One other thing that I take into consideration when looking for a new land-based spot is tidal flow. Most people will look for deep water to fish in, but I look for areas that drain off dry. The reason for this is when the tide starts to move in the fish are sitting and waiting until there is enough water that they can swim up onto new ground looking for crabs and small baitfish. Quite often you will see the backs of the bream just out of the water as the move up into the shallow water.

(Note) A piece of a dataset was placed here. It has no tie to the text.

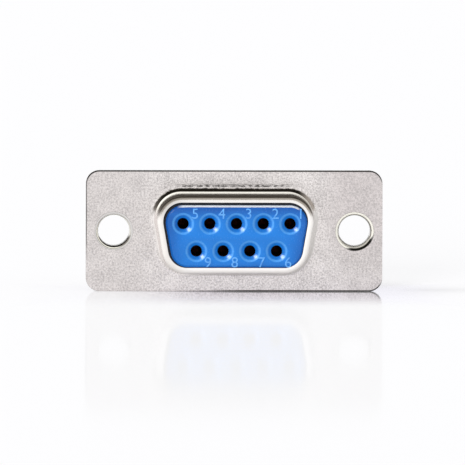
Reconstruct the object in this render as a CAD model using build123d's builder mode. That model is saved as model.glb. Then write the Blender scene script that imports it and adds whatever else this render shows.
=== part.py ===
from build123d import *
from math import cos, radians, sin
import os

# Nine-way female D-sub connector with solder cups, in millimetres.
# The origin is the centre of the flange's front face, +X is to the right for someone who looks
# into the sockets, +Z is up, and the mating side is towards -Y.
# A level is a height above the flange's front face, towards the mating side, so y = -level.

# Contact places, from which every outline grows outwards
pitch = 2.77
row_spacing = 2.84
top_row_count = 5
bottom_row_count = 4

# Stamped sheet of both shells
sheet = 0.45
flange_end = 2.905
flange_border = 0.915
flange_corner = 1.4
edge_round = 0.08

# Drawn shroud of the front shell
shroud_side = 2.58
shroud_border = 2.59
shroud_corner = 2.6
shroud_depth = 6.1
side_slope = 10.0
bend_radius = 0.8
lip_radius = 0.55
lip_width = 0.62

# Drawn collar of the rear shell
collar_side_step = 1.52
collar_step = 1.35
collar_corner = 3.2
collar_bend_radius = 0.6

# Eyelets that rivet the two shells together and take the panel screws
screw_side = 2.86
screw_bore = 3.24
bore_mouth = 3.44
bore_taper_end = 0.45
eyelet_wall = 0.14
eyelet_play = 0.02
brim_reach = 0.12
brim_thickness = 0.25
brim_proud = 0.05
brim_play = 0.03
brim_turn = 0.24
rim_reach = 0.49
rim_height = 1.60
rim_flare = 0.15
rim_crown = 0.32
rim_heel = 0.20

# Insulators
body_play = 0.16
body_chamfer = 0.70
face_play = 0.17
face_recess = 0.06
lip_play = 0.05
edge_break = 0.20
front_plate_thickness = 2.1
rear_plate_thickness = 2.0
plate_play = 0.16
boss_setback = 0.45
boss_height = 0.9
boss_chamfer = 0.2
settle_right = 0.09
settle_down = 0.11

# Entry holes in the face, in rows that lie a little below its middle
row_drop = 0.12
entry_hole = 1.18
funnel_mouth = 2.15
funnel_angle = 90.0
throat_length = 0.45

# Socket contacts
barrel_diameter = 1.75
barrel_bore = 1.25
barrel_play = 0.10
barrel_depth = 4.3
barrel_end_gap = 0.08
pinch_bore = 0.96
pinch_length = 0.25
pinch_taper = 0.9
tip_diameter = 1.60
lead_in = 0.10
slot_width = 0.22
slot_length = 3.6
drill_tip = 0.3
shoulder_diameter = 2.35
shoulder_thickness = 1.0
shoulder_play = 0.05
cup_diameter = 1.80
cup_bore = 1.20
cup_play = 0.06
cup_end = 11.0
cup_depth = 2.9
scoop_length = 2.1
scoop_slope = 0.6
scoop_height = 0.10

# How near to a level an edge counts as lying on it
level_tolerance = 1e-5

# Sizes that follow from those above
shroud_width = (top_row_count - 1) * pitch + 2 * shroud_side
shroud_height = row_spacing + 2 * shroud_border
collar_width = shroud_width + 2 * collar_side_step
collar_height = shroud_height + 2 * collar_step
screw_spacing = collar_width + 2 * screw_side
flange_width = screw_spacing + 2 * flange_end
flange_height = collar_height + 2 * flange_border
screw_places = [(-screw_spacing / 2, 0), (screw_spacing / 2, 0)]
tube_radius = bore_mouth / 2 + eyelet_wall
brim_radius = tube_radius + brim_reach
rim_radius = tube_radius + rim_reach
brim_seat = brim_thickness - brim_proud
clamped_plane = -sheet
flange_back = -2 * sheet
front_plate_back = clamped_plane - front_plate_thickness
rear_plate_back = front_plate_back - rear_plate_thickness
collar_end = rear_plate_back - sheet
boss_end = collar_end - boss_height
face_level = shroud_depth - face_recess
throat_end = face_level - (funnel_mouth - entry_hole) / 2 - throat_length
barrel_tip = throat_end - barrel_end_gap
face_inset = lip_width + face_play
body_inset = sheet + body_play
plate_inset = sheet + plate_play
boss_inset = lip_width + boss_setback


def contact_place(number):
    """Axis (x, z) of a contact: 1 to 5 run right to left on top, 6 to 9 right to left below."""
    if number <= top_row_count:
        steps = (top_row_count + 1) / 2 - number
        height = row_spacing / 2
    else:
        steps = (bottom_row_count + 1) / 2 - (number - top_row_count)
        height = -row_spacing / 2
    return (steps * pitch + settle_right, height - row_drop - settle_down)


contact_numbers = range(1, top_row_count + bottom_row_count + 1)
contact_places = [contact_place(number) for number in contact_numbers]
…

Bream are not the only species that move up into these shallow areas. You will also encounter flathead, tailor and squid so it is important to take a few different lures in your tackle bag. In this shallow water there is no better form of fishing than surface lures. Popular lures like Lucky Craft NW Pencil and Maria Wise Dog are a very versatile lure that will work on a number of species. If you are going to use surface lures then you need good conditions with minimal wind so the fish can see the lure clearly.

Actually getting out into the water is important so you can get out to where the fish are and walk in as the tide comes in. You will see your numbers increase because this is exactly what the fish are doing. As soon as you notice that you are not getting any hits/fish it pays to walk in a bit to where it is shallower. When walking these areas it is important to wear adequate footwear, whether it is a pair of waders or a pair of old shoes with a hard sole, you need them because you don't want to be standing on a stonefish or getting something else sharp stuck in your foot.

I hope this has given you an insight into land-based fishing in Moreton Bay. Until then I hope you get out amongst the fish.

Moreton Bay is renowned for its shallow water bream fishery, and tarwine are a welcomed by-catch.

Plastics on a light jighead work well when walking the foreshore for shallow water bream.